Exercise instructions ->
Set down the material once more, exactly as it appears.

Collected data ->
============

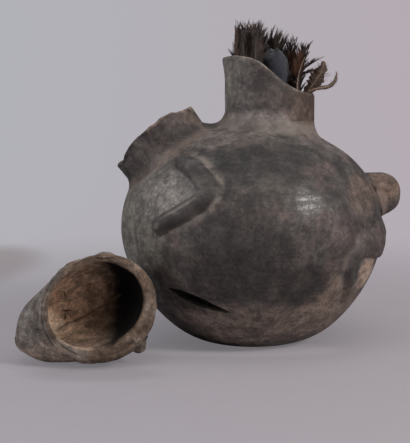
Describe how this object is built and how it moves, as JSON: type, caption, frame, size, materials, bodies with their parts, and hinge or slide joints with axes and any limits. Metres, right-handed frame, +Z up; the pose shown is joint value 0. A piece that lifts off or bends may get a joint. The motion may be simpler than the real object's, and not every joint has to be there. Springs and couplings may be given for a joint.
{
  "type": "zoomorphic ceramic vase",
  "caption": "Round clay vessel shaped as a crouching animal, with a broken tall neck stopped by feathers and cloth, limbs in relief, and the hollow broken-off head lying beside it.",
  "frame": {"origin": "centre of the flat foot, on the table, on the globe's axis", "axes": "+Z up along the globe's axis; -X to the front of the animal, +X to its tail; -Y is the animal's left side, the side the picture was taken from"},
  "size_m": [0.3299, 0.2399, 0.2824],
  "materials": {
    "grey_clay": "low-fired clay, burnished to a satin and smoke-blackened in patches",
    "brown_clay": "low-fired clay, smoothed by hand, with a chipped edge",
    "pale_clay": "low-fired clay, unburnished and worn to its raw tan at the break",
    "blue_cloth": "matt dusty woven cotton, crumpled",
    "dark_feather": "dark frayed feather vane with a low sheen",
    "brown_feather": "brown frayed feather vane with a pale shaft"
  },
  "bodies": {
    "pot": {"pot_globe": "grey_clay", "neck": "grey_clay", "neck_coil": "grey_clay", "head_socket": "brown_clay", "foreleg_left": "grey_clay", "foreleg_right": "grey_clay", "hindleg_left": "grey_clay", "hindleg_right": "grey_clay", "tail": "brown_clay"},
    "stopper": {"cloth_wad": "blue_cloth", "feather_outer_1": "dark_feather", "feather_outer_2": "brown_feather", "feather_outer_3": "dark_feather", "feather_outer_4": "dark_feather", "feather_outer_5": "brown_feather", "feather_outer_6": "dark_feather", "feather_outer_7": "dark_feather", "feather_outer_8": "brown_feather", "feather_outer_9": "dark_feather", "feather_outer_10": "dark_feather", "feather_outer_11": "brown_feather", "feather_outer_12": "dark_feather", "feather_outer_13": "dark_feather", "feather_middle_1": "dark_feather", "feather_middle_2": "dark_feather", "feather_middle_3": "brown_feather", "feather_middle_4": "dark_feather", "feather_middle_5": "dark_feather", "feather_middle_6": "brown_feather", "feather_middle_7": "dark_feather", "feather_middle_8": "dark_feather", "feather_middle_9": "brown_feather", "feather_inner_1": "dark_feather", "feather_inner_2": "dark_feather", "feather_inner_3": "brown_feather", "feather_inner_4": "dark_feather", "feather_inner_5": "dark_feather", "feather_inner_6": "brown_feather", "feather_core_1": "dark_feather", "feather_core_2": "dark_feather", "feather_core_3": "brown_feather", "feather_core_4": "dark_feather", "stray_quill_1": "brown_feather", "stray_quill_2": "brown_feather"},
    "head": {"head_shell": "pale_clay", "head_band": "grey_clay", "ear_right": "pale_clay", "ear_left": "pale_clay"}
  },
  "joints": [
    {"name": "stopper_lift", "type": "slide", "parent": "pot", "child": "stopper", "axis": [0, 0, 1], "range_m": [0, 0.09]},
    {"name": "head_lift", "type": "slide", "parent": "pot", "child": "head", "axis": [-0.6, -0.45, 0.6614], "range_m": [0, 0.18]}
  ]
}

============

Correct result ->
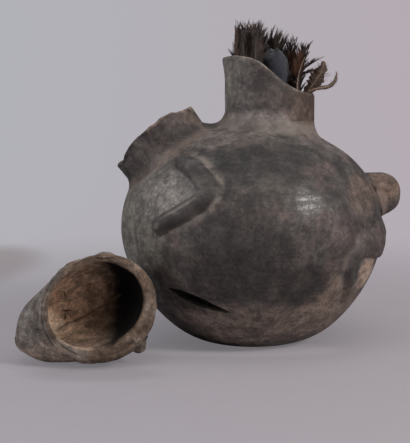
Describe how this object is built and how it moves, as JSON: type, caption, frame, size, materials, bodies with their parts, and hinge or slide joints with axes and any limits. Metres, right-handed frame, +Z up; the pose shown is joint value 0. A piece that lifts off or bends may get a joint. The motion may be simpler than the real object's, and not every joint has to be there. Springs and couplings may be given for a joint.
{
  "type": "zoomorphic ceramic vase",
  "caption": "Round clay vessel shaped as a crouching animal, with a broken tall neck stopped by feathers and cloth, limbs in relief, and the hollow broken-off head lying beside it.",
  "frame": {"origin": "centre of the flat foot, on the table, on the globe's axis", "axes": "+Z up along the globe's axis; -X to the front of the animal, +X to its tail; -Y is the animal's left side, the side the picture was taken from"},
  "size_m": [0.3299, 0.2399, 0.2824],
  "materials": {
    "grey_clay": "low-fired clay, burnished to a satin and smoke-blackened in patches",
    "brown_clay": "low-fired clay, smoothed by hand, with a chipped edge",
    "pale_clay": "low-fired clay, unburnished and worn to its raw tan at the break",
    "blue_cloth": "matt dusty woven cotton, crumpled",
    "dark_feather": "dark frayed feather vane with a low sheen",
    "brown_feather": "brown frayed feather vane with a pale shaft"
  },
  "bodies": {
    "pot": {"pot_globe": "grey_clay", "neck": "grey_clay", "neck_coil": "grey_clay", "head_socket": "brown_clay", "foreleg_left": "grey_clay", "foreleg_right": "grey_clay", "hindleg_left": "grey_clay", "hindleg_right": "grey_clay", "tail": "brown_clay"},
    "stopper": {"cloth_wad": "blue_cloth", "feather_outer_1": "dark_feather", "feather_outer_2": "brown_feather", "feather_outer_3": "dark_feather", "feather_outer_4": "dark_feather", "feather_outer_5": "brown_feather", "feather_outer_6": "dark_feather", "feather_outer_7": "dark_feather", "feather_outer_8": "brown_feather", "feather_outer_9": "dark_feather", "feather_outer_10": "dark_feather", "feather_outer_11": "brown_feather", "feather_outer_12": "dark_feather", "feather_outer_13": "dark_feather", "feather_middle_1": "dark_feather", "feather_middle_2": "dark_feather", "feather_middle_3": "brown_feather", "feather_middle_4": "dark_feather", "feather_middle_5": "dark_feather", "feather_middle_6": "brown_feather", "feather_middle_7": "dark_feather", "feather_middle_8": "dark_feather", "feather_middle_9": "brown_feather", "feather_inner_1": "dark_feather", "feather_inner_2": "dark_feather", "feather_inner_3": "brown_feather", "feather_inner_4": "dark_feather", "feather_inner_5": "dark_feather", "feather_inner_6": "brown_feather", "feather_core_1": "dark_feather", "feather_core_2": "dark_feather", "feather_core_3": "brown_feather", "feather_core_4": "dark_feather", "stray_quill_1": "brown_feather", "stray_quill_2": "brown_feather"},
    "head": {"head_shell": "pale_clay", "head_band": "grey_clay", "ear_right": "pale_clay", "ear_left": "pale_clay"}
  },
  "joints": [
    {"name": "stopper_lift", "type": "slide", "parent": "pot", "child": "stopper", "axis": [0, 0, 1], "range_m": [0, 0.09]},
    {"name": "head_lift", "type": "slide", "parent": "pot", "child": "head", "axis": [-0.6, -0.45, 0.6614], "range_m": [0, 0.18]}
  ]
}